The numbers and statistics have painted a grim and ironic picture. While food insecurity has fanned malnutrition and stunting among children and adults, a new wave of obesity has emerged in what is attributed to unhealthy diets.
One in five Africans, the majority in rural areas, face hunger each day - with that number having reached 282 million in 2020 in the continent.
At the same time the Global Nutrition Report posits that malnutrition levels in Africa are staggering, with 13.7 percent of infants having low birth weight while over 30 percent of children between zero and five are stunted. Meanwhile 40 percent of African women of reproductive age suffer from anaemia, the report further notes.
COVID-19 has exacerbated the situation, as the number of people facing food insecurity in the world has risen by 318 million in 2020, 86 million of whom are in Sub-Saharan Africa - a region where 66 percent of the population is food insecure, according to the FAO.
As a result, countries lose between two and 16 percent of their annual GDP to childhood stunting. This has slowed the achievement of SDG Two (Zero Hunger) and the realisation of the African Union’s Agenda 2063: The Africa We Want.

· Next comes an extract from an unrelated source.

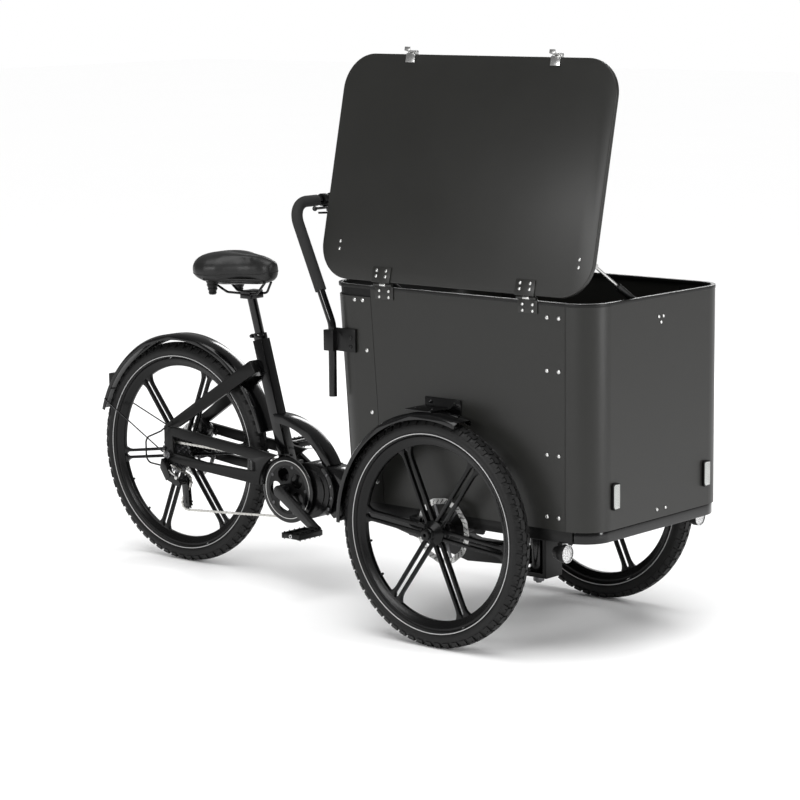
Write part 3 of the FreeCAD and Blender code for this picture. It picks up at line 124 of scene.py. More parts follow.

It is therefore a commendable move and gesture by the African Union and the African Heads of State and Government to have declared 2022 The Year of Nutrition for Africa, expressing the political commitment and investment to tackling the nutritional challenges of the continent.
This unprecedented development, if well implemented, will allow equitable access to healthy diets, which in turn will forestall future food crises, tame new malnutrition cases, foster resilience, sustainability and political stability due to a well-nourished population. The whole continent should rally behind this initiative.